Kreeft is confidant that when Christ comes again for His bride He will not be found a polygamist. But that she will be one bride waiting for her groom.
1. Catholic Professor of Philosophy at Boston's College. I have greatly enjoyed Kreeft on Aquinas, (Summa of the Summa) and Kreeft on logic, (Socratic Logic). His website that includes free audio mp3's can be found here - http://www.peterkreeft.com/.
2. σχίσματα is where we get the word schismatic from. I am fascinated at the length Protestant commentaries go to waterdown both the meaning, translation and theological import of σχίσματα here. Without entering the huge debate to the exact meaning of the word here (i.e., as "political bickering"; John Lightfoot (Notes on the Epistles of St. Paul. 151), or as "personailty cliques" J. Munck (Paul and the Salvation of Mankind. 135-67), etc) the main thrust of St. Paul is clear, the spirit of fragmentation is anti-Christian at it's very root.

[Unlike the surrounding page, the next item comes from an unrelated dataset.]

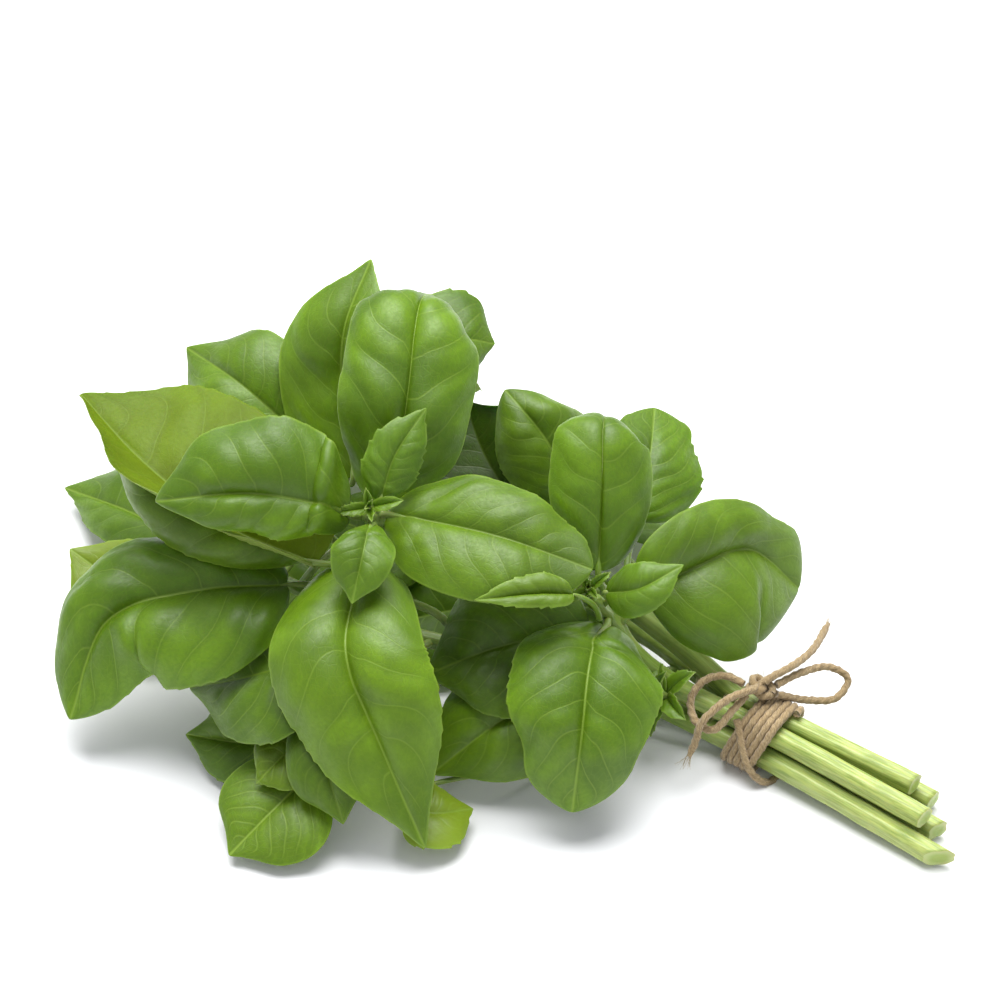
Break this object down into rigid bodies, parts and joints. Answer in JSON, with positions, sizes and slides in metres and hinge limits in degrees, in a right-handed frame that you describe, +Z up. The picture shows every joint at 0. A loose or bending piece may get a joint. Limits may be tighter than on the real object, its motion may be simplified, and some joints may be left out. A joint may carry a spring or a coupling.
{
  "type": "basil bunch",
  "caption": "Bunch of fresh basil lying on its side: leafy stems tied with jute twine in a bow near the cut ends",
  "frame": {"origin": "middle of the underside of the bounding box, on the table that the bunch lies on", "axes": "+X along the stems towards the cut ends, +Z up, +Y to the side that the tallest leaves lean away from"},
  "size_m": [0.27, 0.169, 0.0905],
  "materials": {
    "leaf": "soft sheen, paler and matt underneath",
    "young_leaf": "soft sheen",
    "stem": "smooth, slightly waxy",
    "twine": "rough twisted fibre"
  },
  "bodies": {
    "root": {"stem_a": "stem", "stem_b": "stem", "stem_c": "stem", "stem_d": "stem", "stem_e": "stem", "leaf_d11": "leaf", "leaf_d10": "leaf", "leaf_d9": "leaf", "leaf_d14": "leaf", "leaf_d13": "leaf", "leaf_d12": "leaf", "leaf_d7": "leaf", "leaf_d8": "leaf", "leaf_c6": "leaf", "leaf_c7": "leaf", "leaf_c8": "leaf", "leaf_c4": "leaf", "leaf_c2": "leaf", "leaf_e6": "leaf", "leaf_e1": "leaf", "leaf_e2": "leaf", "leaf_e3": "leaf", "leaf_e4": "leaf", "leaf_e5": "young_leaf", "leaf_c5": "leaf", "leaf_c1": "leaf", "leaf_d5": "leaf", "leaf_d6": "leaf", "leaf_b2": "leaf", "leaf_d4": "leaf", "leaf_d2": "leaf", "leaf_d1": "leaf", "leaf_c3": "leaf", "leaf_d3": "leaf", "leaf_a5": "leaf", "leaf_b1": "leaf", "leaf_b3": "leaf", "leaf_b4": "leaf", "leaf_a6": "leaf", "leaf_a1": "leaf", "leaf_a2": "leaf", "leaf_a4": "young_leaf", "leaf_a3": "young_leaf", "leaf_b6": "young_leaf", "leaf_b5": "young_leaf", "bud_a": "young_leaf", "bud_b": "young_leaf", "side_shoot": "young_leaf", "tie_turns": "twine", "knot": "twine", "twine_loop_right": "twine", "twine_loop_left": "twine", "twine_end_right": "twine", "twine_end_left": "twine"}
  },
  "joints": []
}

3. Cf. on this point John Paul II's Ut unum sint that can be found on-line here - http://www.vatican.va/holy_father/john_paul_ii/encyclicals/documents/hf_jp-ii_enc_25051995_ut-unum-sint_en.html. An excellent discussion can also be found in, Systematic Theology: Roman Catholic Perspectives. Vol 2.
4. I disagree with Kreeft's statement that a personal relationship is more important than a correct conception of a person. Mormon's can claim vehemently that they have an intimate relationship with Jesus Christ. But once studied, their Christ is not the Christ of the Sacred Scriptures. Our advantage is that Protestants and Catholics worship the same Christ.